## Task requirements
Print every entry exactly as written.

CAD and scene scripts
----

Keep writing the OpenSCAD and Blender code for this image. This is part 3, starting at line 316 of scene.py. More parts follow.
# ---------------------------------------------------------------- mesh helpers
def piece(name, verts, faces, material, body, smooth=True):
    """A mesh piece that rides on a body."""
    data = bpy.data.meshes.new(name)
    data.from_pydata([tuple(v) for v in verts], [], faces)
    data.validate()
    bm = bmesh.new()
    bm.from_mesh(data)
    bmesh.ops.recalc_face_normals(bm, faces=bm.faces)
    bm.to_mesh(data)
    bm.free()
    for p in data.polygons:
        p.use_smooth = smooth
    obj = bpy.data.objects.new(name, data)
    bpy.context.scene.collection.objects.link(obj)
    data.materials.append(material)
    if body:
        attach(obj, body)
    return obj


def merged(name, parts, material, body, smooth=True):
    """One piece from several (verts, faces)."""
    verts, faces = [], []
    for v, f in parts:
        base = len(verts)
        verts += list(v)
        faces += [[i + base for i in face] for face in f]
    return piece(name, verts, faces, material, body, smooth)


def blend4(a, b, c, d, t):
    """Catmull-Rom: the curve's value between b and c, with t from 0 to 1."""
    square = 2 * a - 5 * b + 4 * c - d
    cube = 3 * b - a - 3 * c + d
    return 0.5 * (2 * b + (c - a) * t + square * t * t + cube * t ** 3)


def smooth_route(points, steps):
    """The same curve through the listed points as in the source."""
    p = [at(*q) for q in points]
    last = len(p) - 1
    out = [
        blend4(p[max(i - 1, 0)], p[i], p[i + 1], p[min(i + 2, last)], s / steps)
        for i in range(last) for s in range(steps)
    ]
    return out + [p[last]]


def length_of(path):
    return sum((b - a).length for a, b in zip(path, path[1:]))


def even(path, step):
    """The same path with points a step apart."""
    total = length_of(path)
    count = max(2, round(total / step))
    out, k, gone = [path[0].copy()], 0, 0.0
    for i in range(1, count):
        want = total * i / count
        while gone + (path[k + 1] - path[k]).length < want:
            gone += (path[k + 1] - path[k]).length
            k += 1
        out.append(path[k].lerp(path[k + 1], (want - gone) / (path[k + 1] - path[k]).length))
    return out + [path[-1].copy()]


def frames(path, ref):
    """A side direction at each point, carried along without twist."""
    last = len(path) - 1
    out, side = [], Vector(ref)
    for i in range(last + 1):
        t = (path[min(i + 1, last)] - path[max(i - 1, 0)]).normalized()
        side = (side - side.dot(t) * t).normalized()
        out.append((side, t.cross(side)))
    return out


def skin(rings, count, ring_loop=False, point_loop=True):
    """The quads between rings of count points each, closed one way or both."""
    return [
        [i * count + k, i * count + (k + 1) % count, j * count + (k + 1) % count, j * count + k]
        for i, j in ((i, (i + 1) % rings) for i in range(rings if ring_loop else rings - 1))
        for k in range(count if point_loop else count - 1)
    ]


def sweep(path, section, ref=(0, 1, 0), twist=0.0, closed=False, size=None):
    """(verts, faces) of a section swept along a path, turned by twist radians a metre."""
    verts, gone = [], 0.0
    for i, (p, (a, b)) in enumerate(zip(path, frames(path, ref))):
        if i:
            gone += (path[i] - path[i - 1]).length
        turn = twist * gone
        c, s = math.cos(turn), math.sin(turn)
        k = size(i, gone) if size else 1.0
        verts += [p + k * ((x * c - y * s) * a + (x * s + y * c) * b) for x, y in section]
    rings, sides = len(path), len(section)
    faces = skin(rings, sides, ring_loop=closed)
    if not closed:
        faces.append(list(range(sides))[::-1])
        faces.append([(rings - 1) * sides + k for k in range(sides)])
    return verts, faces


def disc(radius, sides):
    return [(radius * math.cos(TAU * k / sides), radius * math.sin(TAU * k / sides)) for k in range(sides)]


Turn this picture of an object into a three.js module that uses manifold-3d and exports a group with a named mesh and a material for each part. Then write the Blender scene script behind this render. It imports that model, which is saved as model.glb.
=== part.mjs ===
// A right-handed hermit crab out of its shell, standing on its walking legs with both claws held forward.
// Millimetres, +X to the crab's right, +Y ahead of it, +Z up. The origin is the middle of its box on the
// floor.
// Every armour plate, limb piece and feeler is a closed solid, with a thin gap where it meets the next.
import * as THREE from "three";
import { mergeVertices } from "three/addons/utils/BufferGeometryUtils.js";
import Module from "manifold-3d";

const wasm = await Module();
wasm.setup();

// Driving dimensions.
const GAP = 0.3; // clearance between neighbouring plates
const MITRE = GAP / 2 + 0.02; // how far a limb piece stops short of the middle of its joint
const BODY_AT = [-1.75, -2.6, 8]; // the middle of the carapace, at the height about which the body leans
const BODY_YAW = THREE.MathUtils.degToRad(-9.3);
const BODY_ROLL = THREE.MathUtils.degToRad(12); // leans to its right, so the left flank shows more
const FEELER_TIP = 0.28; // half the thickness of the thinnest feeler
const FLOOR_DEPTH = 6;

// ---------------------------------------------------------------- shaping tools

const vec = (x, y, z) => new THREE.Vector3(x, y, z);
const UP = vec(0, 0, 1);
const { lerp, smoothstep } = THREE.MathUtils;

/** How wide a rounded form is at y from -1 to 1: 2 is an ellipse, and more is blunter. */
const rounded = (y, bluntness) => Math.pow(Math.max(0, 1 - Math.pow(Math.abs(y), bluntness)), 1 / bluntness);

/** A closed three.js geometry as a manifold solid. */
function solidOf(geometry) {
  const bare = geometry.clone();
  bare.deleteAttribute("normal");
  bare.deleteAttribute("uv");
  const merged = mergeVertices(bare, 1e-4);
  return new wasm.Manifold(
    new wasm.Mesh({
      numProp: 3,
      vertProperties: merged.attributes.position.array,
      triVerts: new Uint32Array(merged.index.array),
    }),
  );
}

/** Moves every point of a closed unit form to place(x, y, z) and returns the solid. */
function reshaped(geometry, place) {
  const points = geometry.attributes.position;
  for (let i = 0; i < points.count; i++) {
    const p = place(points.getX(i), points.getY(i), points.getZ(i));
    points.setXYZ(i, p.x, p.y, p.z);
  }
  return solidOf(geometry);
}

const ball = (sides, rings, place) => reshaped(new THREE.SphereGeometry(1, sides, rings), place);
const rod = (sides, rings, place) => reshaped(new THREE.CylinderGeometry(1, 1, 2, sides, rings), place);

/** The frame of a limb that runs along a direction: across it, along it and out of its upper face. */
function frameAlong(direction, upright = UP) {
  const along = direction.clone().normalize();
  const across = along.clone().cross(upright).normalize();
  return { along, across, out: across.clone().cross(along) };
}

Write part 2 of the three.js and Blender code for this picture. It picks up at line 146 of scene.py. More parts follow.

----

## Correct result
Keep writing the OpenSCAD and Blender code for this image. This is part 3, starting at line 316 of scene.py. More parts follow.
# ---------------------------------------------------------------- mesh helpers
def piece(name, verts, faces, material, body, smooth=True):
    """A mesh piece that rides on a body."""
    data = bpy.data.meshes.new(name)
    data.from_pydata([tuple(v) for v in verts], [], faces)
    data.validate()
    bm = bmesh.new()
    bm.from_mesh(data)
    bmesh.ops.recalc_face_normals(bm, faces=bm.faces)
    bm.to_mesh(data)
    bm.free()
    for p in data.polygons:
        p.use_smooth = smooth
    obj = bpy.data.objects.new(name, data)
    bpy.context.scene.collection.objects.link(obj)
    data.materials.append(material)
    if body:
        attach(obj, body)
    return obj


def merged(name, parts, material, body, smooth=True):
    """One piece from several (verts, faces)."""
    verts, faces = [], []
    for v, f in parts:
        base = len(verts)
        verts += list(v)
        faces += [[i + base for i in face] for face in f]
    return piece(name, verts, faces, material, body, smooth)


def blend4(a, b, c, d, t):
    """Catmull-Rom: the curve's value between b and c, with t from 0 to 1."""
    square = 2 * a - 5 * b + 4 * c - d
    cube = 3 * b - a - 3 * c + d
    return 0.5 * (2 * b + (c - a) * t + square * t * t + cube * t ** 3)


def smooth_route(points, steps):
    """The same curve through the listed points as in the source."""
    p = [at(*q) for q in points]
    last = len(p) - 1
    out = [
        blend4(p[max(i - 1, 0)], p[i], p[i + 1], p[min(i + 2, last)], s / steps)
        for i in range(last) for s in range(steps)
    ]
    return out + [p[last]]


def length_of(path):
    return sum((b - a).length for a, b in zip(path, path[1:]))


def even(path, step):
    """The same path with points a step apart."""
    total = length_of(path)
    count = max(2, round(total / step))
    out, k, gone = [path[0].copy()], 0, 0.0
    for i in range(1, count):
        want = total * i / count
        while gone + (path[k + 1] - path[k]).length < want:
            gone += (path[k + 1] - path[k]).length
            k += 1
        out.append(path[k].lerp(path[k + 1], (want - gone) / (path[k + 1] - path[k]).length))
    return out + [path[-1].copy()]


def frames(path, ref):
    """A side direction at each point, carried along without twist."""
    last = len(path) - 1
    out, side = [], Vector(ref)
    for i in range(last + 1):
        t = (path[min(i + 1, last)] - path[max(i - 1, 0)]).normalized()
        side = (side - side.dot(t) * t).normalized()
        out.append((side, t.cross(side)))
    return out


def skin(rings, count, ring_loop=False, point_loop=True):
    """The quads between rings of count points each, closed one way or both."""
    return [
        [i * count + k, i * count + (k + 1) % count, j * count + (k + 1) % count, j * count + k]
        for i, j in ((i, (i + 1) % rings) for i in range(rings if ring_loop else rings - 1))
        for k in range(count if point_loop else count - 1)
    ]


def sweep(path, section, ref=(0, 1, 0), twist=0.0, closed=False, size=None):
    """(verts, faces) of a section swept along a path, turned by twist radians a metre."""
    verts, gone = [], 0.0
    for i, (p, (a, b)) in enumerate(zip(path, frames(path, ref))):
        if i:
            gone += (path[i] - path[i - 1]).length
        turn = twist * gone
        c, s = math.cos(turn), math.sin(turn)
        k = size(i, gone) if size else 1.0
        verts += [p + k * ((x * c - y * s) * a + (x * s + y * c) * b) for x, y in section]
    rings, sides = len(path), len(section)
    faces = skin(rings, sides, ring_loop=closed)
    if not closed:
        faces.append(list(range(sides))[::-1])
        faces.append([(rings - 1) * sides + k for k in range(sides)])
    return verts, faces


def disc(radius, sides):
    return [(radius * math.cos(TAU * k / sides), radius * math.sin(TAU * k / sides)) for k in range(sides)]


Turn this picture of an object into a three.js module that uses manifold-3d and exports a group with a named mesh and a material for each part. Then write the Blender scene script behind this render. It imports that model, which is saved as model.glb.
=== part.mjs ===
// A right-handed hermit crab out of its shell, standing on its walking legs with both claws held forward.
// Millimetres, +X to the crab's right, +Y ahead of it, +Z up. The origin is the middle of its box on the
// floor.
// Every armour plate, limb piece and feeler is a closed solid, with a thin gap where it meets the next.
import * as THREE from "three";
import { mergeVertices } from "three/addons/utils/BufferGeometryUtils.js";
import Module from "manifold-3d";

const wasm = await Module();
wasm.setup();

// Driving dimensions.
const GAP = 0.3; // clearance between neighbouring plates
const MITRE = GAP / 2 + 0.02; // how far a limb piece stops short of the middle of its joint
const BODY_AT = [-1.75, -2.6, 8]; // the middle of the carapace, at the height about which the body leans
const BODY_YAW = THREE.MathUtils.degToRad(-9.3);
const BODY_ROLL = THREE.MathUtils.degToRad(12); // leans to its right, so the left flank shows more
const FEELER_TIP = 0.28; // half the thickness of the thinnest feeler
const FLOOR_DEPTH = 6;

// ---------------------------------------------------------------- shaping tools

const vec = (x, y, z) => new THREE.Vector3(x, y, z);
const UP = vec(0, 0, 1);
const { lerp, smoothstep } = THREE.MathUtils;

/** How wide a rounded form is at y from -1 to 1: 2 is an ellipse, and more is blunter. */
const rounded = (y, bluntness) => Math.pow(Math.max(0, 1 - Math.pow(Math.abs(y), bluntness)), 1 / bluntness);

/** A closed three.js geometry as a manifold solid. */
function solidOf(geometry) {
  const bare = geometry.clone();
  bare.deleteAttribute("normal");
  bare.deleteAttribute("uv");
  const merged = mergeVertices(bare, 1e-4);
  return new wasm.Manifold(
    new wasm.Mesh({
      numProp: 3,
      vertProperties: merged.attributes.position.array,
      triVerts: new Uint32Array(merged.index.array),
    }),
  );
}

/** Moves every point of a closed unit form to place(x, y, z) and returns the solid. */
function reshaped(geometry, place) {
  const points = geometry.attributes.position;
  for (let i = 0; i < points.count; i++) {
    const p = place(points.getX(i), points.getY(i), points.getZ(i));
    points.setXYZ(i, p.x, p.y, p.z);
  }
  return solidOf(geometry);
}

const ball = (sides, rings, place) => reshaped(new THREE.SphereGeometry(1, sides, rings), place);
const rod = (sides, rings, place) => reshaped(new THREE.CylinderGeometry(1, 1, 2, sides, rings), place);

/** The frame of a limb that runs along a direction: across it, along it and out of its upper face. */
function frameAlong(direction, upright = UP) {
  const along = direction.clone().normalize();
  const across = along.clone().cross(upright).normalize();
  return { along, across, out: across.clone().cross(along) };
}

Write part 2 of the three.js and Blender code for this picture. It picks up at line 146 of scene.py. More parts follow.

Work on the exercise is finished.